Quote the Raven
June 30, 2001
2:20 in the morning
I got to talk to rachel today and she basically told me
she loves me but it won't work. She doesn't want to move on
but in short..she will...she has to. Even when she said it
nice it killed me. I went swimming with steed, ari, and
inzie today at Blackhan. It was ok I guess. I was really
the only one into it though. Steed was semi there and the
others where to worried about it being dirty. All I could
think about was being there with rachel and how much fun
we'd have had. I wanted to swim with her today and I really
wanted to talk to her. I thought maybe she'd come over and
swim today or tomarrow since my family with be gone all
day. I thought maybe she'd want to go with me with my
family canoeing but I guess not. Atleast not with me. So i
broke down today about 3 or 4 different times. One I ended
up calling rachel. I'm so fucking stupid. She was at
austins. I figured she would be for some reason. I knew I
shouldn't have called and I should have just let go. Or
atleast let her let go. She said she was going swimming
with them tonight and this was at 12:30. It's now 2:25 and
I doubt she's gonna call me at all now. I don't know what
to say to her now anyways. I'll just end up looking stupid.
God,I just want to see her tomarrow all alone. Just me and
her. I'm such a dreamer. Liz is still as confusing as ever.
She's been really nice all of a sudden. Whatever. After
getting back from swimming I took a shower and washed my
hair. I think I did it cuz inzie said it is pretty washed.

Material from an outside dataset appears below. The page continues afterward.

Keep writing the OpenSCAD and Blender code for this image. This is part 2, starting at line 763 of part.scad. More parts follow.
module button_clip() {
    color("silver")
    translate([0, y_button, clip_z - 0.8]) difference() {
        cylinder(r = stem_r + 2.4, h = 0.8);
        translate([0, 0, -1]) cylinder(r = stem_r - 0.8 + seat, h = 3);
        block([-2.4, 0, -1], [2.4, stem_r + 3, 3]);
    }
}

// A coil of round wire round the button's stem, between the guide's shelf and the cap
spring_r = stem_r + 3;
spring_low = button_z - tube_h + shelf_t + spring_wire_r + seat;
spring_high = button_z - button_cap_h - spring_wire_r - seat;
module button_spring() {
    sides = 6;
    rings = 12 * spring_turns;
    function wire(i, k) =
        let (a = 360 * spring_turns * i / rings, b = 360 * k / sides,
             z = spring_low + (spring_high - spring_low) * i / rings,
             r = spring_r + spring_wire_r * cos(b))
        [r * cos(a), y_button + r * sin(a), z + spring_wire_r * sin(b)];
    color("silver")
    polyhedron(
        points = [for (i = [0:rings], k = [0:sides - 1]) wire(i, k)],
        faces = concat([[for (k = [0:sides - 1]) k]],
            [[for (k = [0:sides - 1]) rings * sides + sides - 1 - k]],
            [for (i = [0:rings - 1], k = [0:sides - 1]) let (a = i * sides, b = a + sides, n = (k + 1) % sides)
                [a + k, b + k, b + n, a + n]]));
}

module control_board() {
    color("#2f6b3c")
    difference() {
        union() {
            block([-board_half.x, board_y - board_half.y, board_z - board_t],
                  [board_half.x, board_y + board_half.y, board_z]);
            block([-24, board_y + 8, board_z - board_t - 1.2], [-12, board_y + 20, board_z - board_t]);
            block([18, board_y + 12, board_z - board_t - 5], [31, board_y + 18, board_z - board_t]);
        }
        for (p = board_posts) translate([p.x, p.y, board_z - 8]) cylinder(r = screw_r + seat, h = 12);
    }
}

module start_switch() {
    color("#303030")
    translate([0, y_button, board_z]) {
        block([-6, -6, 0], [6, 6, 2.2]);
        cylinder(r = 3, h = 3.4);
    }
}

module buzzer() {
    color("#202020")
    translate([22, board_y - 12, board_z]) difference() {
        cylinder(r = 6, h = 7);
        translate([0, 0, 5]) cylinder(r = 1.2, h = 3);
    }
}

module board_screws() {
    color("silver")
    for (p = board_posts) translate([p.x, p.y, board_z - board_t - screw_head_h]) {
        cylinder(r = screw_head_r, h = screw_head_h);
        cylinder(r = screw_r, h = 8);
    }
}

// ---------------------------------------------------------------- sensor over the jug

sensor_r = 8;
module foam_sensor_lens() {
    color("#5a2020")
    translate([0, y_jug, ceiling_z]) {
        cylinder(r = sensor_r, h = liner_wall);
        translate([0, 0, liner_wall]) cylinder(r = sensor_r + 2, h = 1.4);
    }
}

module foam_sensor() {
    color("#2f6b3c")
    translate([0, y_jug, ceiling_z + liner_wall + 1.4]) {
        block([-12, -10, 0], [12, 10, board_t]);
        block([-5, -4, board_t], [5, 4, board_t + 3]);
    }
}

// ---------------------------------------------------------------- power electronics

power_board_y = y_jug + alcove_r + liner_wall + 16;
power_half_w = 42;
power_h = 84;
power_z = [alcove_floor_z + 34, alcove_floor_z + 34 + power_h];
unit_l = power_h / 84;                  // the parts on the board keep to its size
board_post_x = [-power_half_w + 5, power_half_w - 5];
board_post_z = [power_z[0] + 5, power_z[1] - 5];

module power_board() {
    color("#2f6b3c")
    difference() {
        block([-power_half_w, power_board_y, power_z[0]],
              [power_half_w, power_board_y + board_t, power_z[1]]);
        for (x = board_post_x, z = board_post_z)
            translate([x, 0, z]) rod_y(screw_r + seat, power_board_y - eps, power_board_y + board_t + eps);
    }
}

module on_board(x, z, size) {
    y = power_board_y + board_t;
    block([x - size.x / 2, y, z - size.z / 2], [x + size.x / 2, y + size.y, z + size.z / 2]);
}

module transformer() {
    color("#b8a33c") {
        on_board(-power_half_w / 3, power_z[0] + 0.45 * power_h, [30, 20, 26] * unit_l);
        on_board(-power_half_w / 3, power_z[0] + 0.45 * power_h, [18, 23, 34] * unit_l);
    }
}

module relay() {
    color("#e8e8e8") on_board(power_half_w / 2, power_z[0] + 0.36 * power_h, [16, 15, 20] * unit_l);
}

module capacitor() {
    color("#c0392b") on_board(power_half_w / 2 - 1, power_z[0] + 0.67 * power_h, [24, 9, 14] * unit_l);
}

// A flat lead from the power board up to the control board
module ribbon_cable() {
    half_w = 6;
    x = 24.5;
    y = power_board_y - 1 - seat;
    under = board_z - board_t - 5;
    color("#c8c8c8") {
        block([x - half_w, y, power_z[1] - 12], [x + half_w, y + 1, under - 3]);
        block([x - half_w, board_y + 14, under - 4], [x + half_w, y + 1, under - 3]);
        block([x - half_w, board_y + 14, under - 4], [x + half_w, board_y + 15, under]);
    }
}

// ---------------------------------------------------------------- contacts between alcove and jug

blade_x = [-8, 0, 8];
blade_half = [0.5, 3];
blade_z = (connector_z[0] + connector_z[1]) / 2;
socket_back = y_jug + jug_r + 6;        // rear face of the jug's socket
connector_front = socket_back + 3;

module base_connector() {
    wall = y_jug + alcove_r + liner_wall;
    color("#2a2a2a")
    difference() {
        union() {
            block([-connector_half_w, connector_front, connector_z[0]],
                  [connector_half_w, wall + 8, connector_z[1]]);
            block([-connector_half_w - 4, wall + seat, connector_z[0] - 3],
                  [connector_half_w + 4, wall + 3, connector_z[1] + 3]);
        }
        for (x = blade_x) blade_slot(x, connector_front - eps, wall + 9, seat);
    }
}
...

Me need acceptance agin I guess. I went to my grandpa's and
was to call steed when I was done so we could jam. I called
and got no answer for about 2 hours so I sat by myself. He
called me back finally and came and got me another hour
later and him, inzie, and I drove around with nothing to
do. We ended up sitting by the Barn listening to a band
play oldies. We didn't even get to see them..just hear it.
After a half hour driving around and a half hour of
watching a barn I was ready to leave. I sat there feeling
very alone while steed talked on the phone to his girl
friend about how I didn't like the band but I don't like
any bands. Inzie didn't say a word to me so I was ready to
leave and got my bookbag and started walking off from the
car. I wasn't stopped by them or asked where I was going to
go so I just went. I ran into sharri and stacy and they
asked me what was up and I told them. They told me I should
come back but I just said no and walked off. It was after
this I broke down and called rachel. Now, I sit here alone
online waiting for someone...anyone ... to talk to me. I
need to talk to someone soon. I can't stand being alone. I
sit back and watch the phone but no one's calling.
2:38 in the morning
Rachel just called and is on her way home. She's going to call me
from her house so she can hear me better. She asked if I'm ok. If I
was asleep and if I want to talk. Is there anything left to talk
about? What's left to say? Nothing I say will make a difference now.
It's all been said before. I wish she could see inside of me for only
a moment to see what I feel for her. It would horrify anyone to stay
in my to long. I think maybe I've stayed to long.